While identifying relevant genetic risk factors is a crucial step in assessing risk, a statistically significant association alone is inadequate to signify a claim of prediction23. Although association statistics provide valuable insights regarding the relationship between two variables, it does not guarantee a predictive relationship. For instance, the collective effects of the three GWAS-identified candidate biomarkers with robust associations from Supplementary Table S4 resulted in poor overall predictive validity, as demonstrated in the performance of the core GWAS-based biomarkers model. However, joint contributions of the 52 GWAS-identified candidate biomarkers with strong statistical associations (cutoff p-value \(< 10^{-4}\)) from Supplementary Table S5 exhibited strong claims of predictive utility, as seen in the performance of the potential GWAS-based biomarkers model. On another note, despite demonstrating exceptional predictive abilities of novel ML-identified candidate biomarkers in Supplementary Table S6, these lacked significant associations as they were not included among the GWAS-identified candidate biomarkers listed in Table S5. Overall, it is essential to recognize that information from association studies does not necessarily lead to accurate predictions, and insights from prediction studies do not essentially mean robust associations.

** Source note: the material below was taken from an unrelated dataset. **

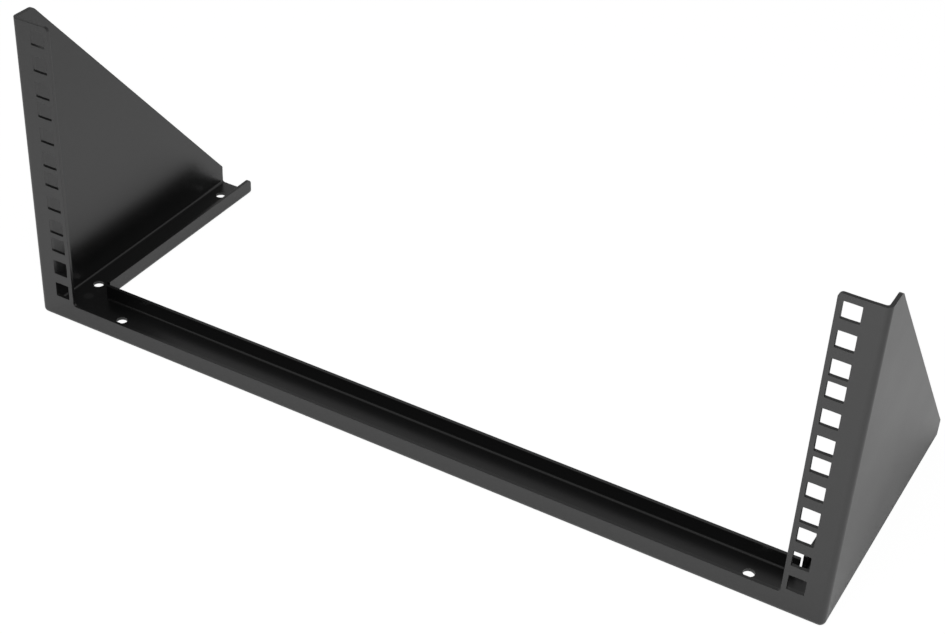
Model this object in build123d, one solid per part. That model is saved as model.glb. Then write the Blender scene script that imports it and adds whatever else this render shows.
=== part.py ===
"""Wall mount open frame rack for equipment 19 inches wide, four rack units high.

One folded sheet of steel: two posts with square holes, a low front strip between them,
a side plate with a sloped top behind each post, and an open floor with upturned lips.
X runs along the width, Y runs back and Z runs up. All sizes are in millimetres.
The sheet is made with its front face at Y 0, and then moved so that the origin is
on the underside of the floor, below the middle of the whole frame.
"""
import os

from build123d import *

# Sheet and its bends
sheet_thickness = 2.0
inside_bend_radius = 1.5

# Rack standard
unit_count = 4
holes_per_unit = 3
hole_column_spacing = 465.1
square_hole_side = 9.5
unit_edge_to_hole = 6.35
hole_pitch = 15.875

# Posts
hole_to_inner_edge = 2.8
hole_to_side_face = 12.7
post_top_margin = 2.2

# Floor, front strip and lips
overall_depth = 180.0
strip_height = 13.2
strip_clearance = 1.8
lip_height = 11.4
channel_depth = 31.5
side_lip_gap = 2.0
channel_lip_gap = 0.5

# Side plates
side_top_length = 16.0
side_rear_height = 13.5

# Cut corners of the sheet
post_corner_radius = 2.5
strip_corner_radius = 1.5
side_top_radius = 5.0
side_rear_radius = 1.5
lip_rear_radius = 3.0
lip_corner_radius = 0.4

# Screw holes in the floor
screw_hole_diameter = 6.5
channel_screw_inset = 22.0
channel_screw_setback = 16.5
flange_screw_inset = 11.0
flange_screw_gap = 7.5
flange_screw_rear_margin = 15.0

# Sizes that follow from the ones above
unit_height = 2 * unit_edge_to_hole + (holes_per_unit - 1) * hole_pitch
outside_bend_radius = inside_bend_radius + sheet_thickness
post_gap = hole_column_spacing - square_hole_side - 2 * hole_to_inner_edge
overall_width = hole_column_spacing + square_hole_side + 2 * hole_to_side_face
first_unit_height = strip_height + strip_clearance
overall_height = first_unit_height + unit_count * unit_height + post_top_margin
cut_margin = 10.0


def tray_block(width, depth, height, bend_radius):
    """A block with its front and lower bends rounded, standing on its floor at its front edge."""
    block = Box(width, depth, height, align=(Align.CENTER, Align.MIN, Align.MIN))
    front_edges = block.edges().group_by(Axis.Y)[0]
    front_uprights = front_edges.filter_by(Axis.Z)
    front_bottom = front_edges.filter_by(Axis.X).group_by(Axis.Z)[0]
    side_bottoms = block.edges().filter_by(Axis.Y).group_by(Axis.Z)[0]
    return fillet(front_uprights + front_bottom + side_bottoms, bend_radius)


def folded_shell():
    """The sheet as an open tray: front, two sides and floor, all bends in place."""
    outside = tray_block(overall_width, overall_depth, overall_height, outside_bend_radius)
    inside = tray_block(
        overall_width - 2 * sheet_thickness,
        overall_depth + cut_margin,
        overall_height + cut_margin,
        inside_bend_radius,
    )
    return outside - Pos(0, sheet_thickness, sheet_thickness) * inside


def slope_cut():
    """The volume above the side plates' sloped tops."""
    side_view = Polygon(
        (side_top_length, overall_height),
        (overall_depth, side_rear_height),
        (overall_depth + cut_margin, side_rear_height),
        (overall_depth + cut_margin, overall_height + cut_margin),
        (side_top_length, overall_height + cut_margin),
        align=None,
    )
    return extrude(Plane.YZ * side_view, overall_width / 2 + cut_margin, both=True)


def front_opening():
    """The opening between the posts, down to the top of the front strip."""
    height = overall_height - strip_height + cut_margin
    opening = Pos(0, strip_height + height / 2) * RectangleRounded(post_gap, height, strip_corner_radius)
    front_plane = Plane(origin=(0, 0, 0), x_dir=(1, 0, 0), z_dir=(0, -1, 0))
    return extrude(front_plane * opening, outside_bend_radius, both=True)


def floor_opening():
    """The opening in the floor, cut back to where the lips' bends begin, with its front corners left in."""
    rear = overall_depth + cut_margin
    flange_length = rear - channel_depth - side_lip_gap
    between_flanges = Pos(0, rear - flange_length / 2)
    between_flanges *= Rectangle(post_gap + 2 * outside_bend_radius, flange_length)
    lip_length = rear - channel_depth + outside_bend_radius
    behind_channel = Pos(0, rear - lip_length / 2)
    behind_channel *= Rectangle(post_gap - 2 * channel_lip_gap, lip_length)
    return extrude(between_flanges + behind_channel, outside_bend_radius, both=True)


def lip_section():
    """Section of an upturned lip: a strip of floor, the bend and the upright, ending at the origin."""
    floor_run = 2 * outside_bend_radius
    outside = Pos(-floor_run / 2, lip_height / 2) * Rectangle(floor_run, lip_height)
    outer_corner = outside.vertices().group_by(Axis.X)[-1].sort_by(Axis.Y)[0]
    outside = fillet(outer_corner, outside_bend_radius)
    inside = Pos(-sheet_thickness - floor_run / 2, sheet_thickness + lip_height / 2)
    inside *= Rectangle(floor_run, lip_height)
    inner_corner = inside.vertices().group_by(Axis.X)[-1].sort_by(Axis.Y)[0]
    inside = fillet(inner_corner, inside_bend_radius)
    return outside - inside


def channel_lip():
    """The lip along the rear of the front channel, with rounded free corners."""
    lip = extrude(Plane.YZ * lip_section(), post_gap / 2 - channel_lip_gap, both=True)
    free_corners = lip.edges().filter_by(Axis.Y).group_by(Axis.Z)[-1]
    lip = fillet(free_corners, lip_corner_radius)
    return Pos(0, channel_depth, 0) * lip


def side_lip():
    """The lip along the inner edge of the right floor flange, with rounded free corners."""
    start = channel_depth + side_lip_gap
    section_plane = Plane(origin=(post_gap / 2, start, 0), x_dir=(-1, 0, 0), z_dir=(0, 1, 0))
    lip = extrude(section_plane * lip_section(), overall_depth - start)
    free_corners = lip.edges().filter_by(Axis.X).group_by(Axis.Z)[-1].sort_by(Axis.Y)
    lip = fillet(free_corners[0], lip_corner_radius)
    rear_corner = lip.edges().filter_by(Axis.X).group_by(Axis.Y)[-1].sort_by(Axis.Z)[-1]
    return fillet(rear_corner, lip_rear_radius)


def square_holes():
    """Both columns of square holes, three to a rack unit."""
    front_plane = Plane(origin=(0, 0, 0), x_dir=(1, 0, 0), z_dir=(0, -1, 0))
    holes = Sketch()
    for unit in range(unit_count):
        for hole in range(holes_per_unit):
            height = first_unit_height + unit * unit_height + unit_edge_to_hole + hole * hole_pitch
            for side in (-1, 1):
                holes += Pos(side * hole_column_spacing / 2, height) * Rectangle(
                    square_hole_side, square_hole_side
                )
    return extrude(front_plane * holes, outside_bend_radius, both=True)


def screw_holes():
    """Round holes through the floor for the wall screws."""
    half_channel = post_gap / 2 - channel_screw_inset
    half_flange = overall_width / 2 - flange_screw_inset
    flange_screw_front = channel_depth + flange_screw_gap
    flange_screw_rear = overall_depth - flange_screw_rear_margin
    holes = Sketch()
    for side in (-1, 1):
        for centre in (
            (side * half_channel, channel_screw_setback),
            (side * half_flange, flange_screw_front),
            (side * half_flange, flange_screw_rear),
        ):
            holes += Pos(*centre) * Circle(screw_hole_diameter / 2)
    return extrude(holes, outside_bend_radius, both=True)


def round_cut_corners(body):
    """Rounds the sheet's cut corners on the posts and the side plates."""
    near = sheet_thickness
    top = body.edges().filter_by(GeomType.LINE)
    post_corners = top.filter_by(Axis.Y).filter_by(
        lambda edge: abs(edge.center().Z - overall_height) < near and abs(edge.center().X) < post_gap / 2 + near
    )
    body = fillet(post_corners, post_corner_radius)
    across = body.edges().filter_by(GeomType.LINE).filter_by(Axis.X)
    slope_starts = across.filter_by(
        lambda edge: abs(edge.center().Z - overall_height) < near and abs(edge.center().Y - side_top_length) < near
    )
    body = fillet(slope_starts, side_top_radius)
    across = body.edges().filter_by(GeomType.LINE).filter_by(Axis.X)
    slope_ends = across.filter_by(
        lambda edge: abs(edge.center().Z - side_rear_height) < near
        and abs(edge.center().Y - overall_depth) < near
        and abs(edge.center().X) > overall_width / 2 - outside_bend_radius
    )
    return fillet(slope_ends, side_rear_radius)


def bracket():
    """The whole folded sheet."""
    body = folded_shell() - slope_cut() - front_opening() - floor_opening()
    body = round_cut_corners(body)
    right_lip = side_lip()
    body = body + channel_lip() + right_lip + mirror(right_lip, about=Plane.YZ)
    body = body - square_holes() - screw_holes()
    return Pos(0, -overall_depth / 2, 0) * body


os.makedirs("parts", exist_ok=True)
frame = bracket()
frame.label = "bracket"
print("solids:", len(frame.solids()), "volume mm3:", round(frame.volume), "valid:", frame.is_valid)
print("size:", frame.bounding_box().size)
export_step(frame, "parts/bracket.step")
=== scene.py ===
import math
import bpy
import bmesh
import numpy as np
from mathutils import Euler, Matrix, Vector


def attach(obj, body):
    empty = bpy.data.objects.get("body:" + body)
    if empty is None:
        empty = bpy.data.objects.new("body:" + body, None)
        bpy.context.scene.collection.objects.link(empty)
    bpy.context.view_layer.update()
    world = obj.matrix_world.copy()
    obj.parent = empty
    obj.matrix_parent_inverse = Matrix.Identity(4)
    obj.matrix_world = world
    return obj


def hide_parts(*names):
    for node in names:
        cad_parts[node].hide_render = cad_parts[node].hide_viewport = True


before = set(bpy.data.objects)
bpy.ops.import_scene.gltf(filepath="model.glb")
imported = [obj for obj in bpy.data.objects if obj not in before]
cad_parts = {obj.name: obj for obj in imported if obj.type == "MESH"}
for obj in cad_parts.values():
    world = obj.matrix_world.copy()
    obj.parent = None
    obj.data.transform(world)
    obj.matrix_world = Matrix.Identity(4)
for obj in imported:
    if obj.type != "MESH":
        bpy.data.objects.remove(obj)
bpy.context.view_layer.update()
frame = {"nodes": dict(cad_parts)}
scene = bpy.context.scene
scene.view_settings.view_transform = "Standard"
print("frame loaded:", ", ".join(frame["nodes"]))


# One socket of a node tree, so that shader maths reads as an expression.
class Socket:
    def __init__(self, shader, link):
        self.shader = shader
        self.link = link

    def maths(self, operation, *others):
        values = dict(enumerate((self,) + others))
        return self.shader.node("ShaderNodeMath", {"operation": operation}, values)

    def __add__(self, other):
        return self.maths("ADD", other)

    __radd__ = __add__

    def __mul__(self, other):
        return self.maths("MULTIPLY", other)

    __rmul__ = __mul__

    def __sub__(self, other):
        return self.maths("SUBTRACT", other)

    def __rsub__(self, other):
        return self.shader.node("ShaderNodeMath", {"operation": "SUBTRACT"}, {0: other, 1: self})


# The node tree of a material or a world.
# node() adds a node with its settings and the values or links of its sockets.
class Shader:
    def __init__(self, block):
        self.block = block
        self.block.use_nodes = True
        self.tree = block.node_tree
        self.tree.nodes.clear()

    def node(self, kind, settings=None, values=None, output=0):
        made = self.tree.nodes.new(kind)
        for key, setting in (settings or {}).items():
            setattr(made, key, setting)
        for key, value in (values or {}).items():
            socket = made.inputs[key]
            if isinstance(value, Socket):
                self.tree.links.new(value.link, socket)
            else:
                socket.default_value = value
        return Socket(self, made.outputs[output]) if len(made.outputs) else made

    # the result runs from low to high while the socket runs from start to end, smoothly and no further
    def smooth(self, socket, start, end, low=0.0, high=1.0):
        return self.node("ShaderNodeMapRange", {"interpolation_type": "SMOOTHSTEP"},
                         {"Value": socket, "From Min": start, "From Max": end, "To Min": low, "To Max": high})


# the bracket: one folded sheet
bracketSheet = {
    "edgeRounding": 0.0002,    # metres, the coated edge of a cut
    "edgeSteps": 2,
    "foldAngle": 28,           # degrees, only sharper edges are rounded
    "mergeDistance": 0.00001,
    "flatAngle": 0.2,          # degrees, flatter neighbours become one face
    "flatWeight": 100,         # large faces keep their own normals
    "holeColumns": (0.23255, 0.239, 0.203),      # either side of the middle
    "screwRows": (-0.0735, -0.051, 0.075),
    "firstHole": 0.02135,
    "unitHeight": 0.04445,
    "holePitch": 0.015875,
    "units": 4,
    "holesPerUnit": 3,
}


def coatedSheet(node, values):
    # the CAD solid's own surface: loose triangles joined, cut by planes through the hole centres so that
    # no face has a hole in it, flat triangles joined to faces, and each sharp edge rounded by an arc
    piece = bpy.data.objects.new("bracketSheet", node.data.copy())
    scene.collection.objects.link(piece)
    mesh = bmesh.new()
    mesh.from_mesh(piece.data)
    bmesh.ops.remove_doubles(mesh, verts=mesh.verts, dist=values["mergeDistance"])
    rows = [values["firstHole"] + unit * values["unitHeight"] + hole * values["holePitch"]
            for unit in range(values["units"]) for hole in range(values["holesPerUnit"])]
    cuts = [((side * x, 0, 0), (1, 0, 0)) for x in values["holeColumns"] for side in (-1, 1)]
    cuts += [((0, y, 0), (0, 1, 0)) for y in values["screwRows"]] + [((0, 0, z), (0, 0, 1)) for z in rows]
    for place, across in cuts:
        halves = bmesh.ops.bisect_plane(mesh, geom=mesh.verts[:] + mesh.edges[:] + mesh.faces[:],
                                        dist=values["mergeDistance"] / 10, plane_co=place, plane_no=across)
        for part in halves["geom_cut"]:
            if isinstance(part, bmesh.types.BMEdge):
                part.seam = True
    bmesh.ops.dissolve_limit(mesh, angle_limit=math.radians(values["flatAngle"]), verts=mesh.verts,
                             edges=mesh.edges, delimit={"SEAM"})
    for edge in mesh.edges:
        edge.seam = False
    for face in mesh.faces:
        face.smooth = True
    mesh.to_mesh(piece.data)
    mesh.free()
    bevel = piece.modifiers.new("edge rounding", "BEVEL")
    bevel.offset_type = "ABSOLUTE"  # measured along the edges beside it, so nothing reaches past the sheet
    bevel.width = values["edgeRounding"]
    bevel.segments = values["edgeSteps"]
    bevel.limit_method = "ANGLE"
    bevel.angle_limit = math.radians(values["foldAngle"])
    bevel.use_clamp_overlap = False
    flatter = piece.modifiers.new("flat faces stay flat", "WEIGHTED_NORMAL")
    flatter.mode = "FACE_AREA"
    flatter.weight = values["flatWeight"]
    return piece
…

Understanding that association and prediction studies are not mutually exclusive, we used these approaches in conjunction with one another by combining information from the population and the individual levels. The superior model performance from the GWAS+ML-based biomarkers model illustrates that ML-based approaches could be employed as another approach in detecting collective effects of variants on complex traits57, thus aiding GWAS in identifying novel biomarkers. From these, incorporating the ML-identified candidate biomarkers into the three GWAS-identified candidate biomarkers from Supplementary Table S4 online suggests that ML is useful in the post-GWAS analysis57. Ultimately, the high performance attained by the GWAS+ML-based biomarkers model highlights the synergy of GWAS and ML in translating scientific discoveries into clinical and practical use.

Conclusion

Acknowledging that association and prediction studies may offer complementary insights into disease mechanisms, we leveraged information at the individual and population levels to improve model performance. Iteratively adding ML-identified candidate biomarkers into the pool of the three most statistically significant GWAS-identified candidate biomarkers resulted in a considerable improvement in the model performance, attaining a maximum accuracy, sensitivity, precision, and AUC of 90%, 90%, 89%, and 0.90, respectively.

Extensive validation of all findings in the study is imperative in developing a robust and reliable personalized disease risk assessment through ML. To ensure the reliability of the proposed method, we recommend conducting validation studies that assess the utility of combining information from population and individual levels across various disease types and populations. Findings from this study are specific to the Korean cohort, and therefore, their generalizability necessitates further investigation. Verifying the biological mechanisms underlying GWAS-identified candidate biomarkers and ML-identified candidate biomarkers is also recommended to ensure that the identified biomarkers accurately indicate the phenotype. Without a clear understanding of the fundamental biology, biomarkers indicative of a phenotype may be inaccurate and unreliable, and their subsequent use in prognosis and diagnosis could be misguided.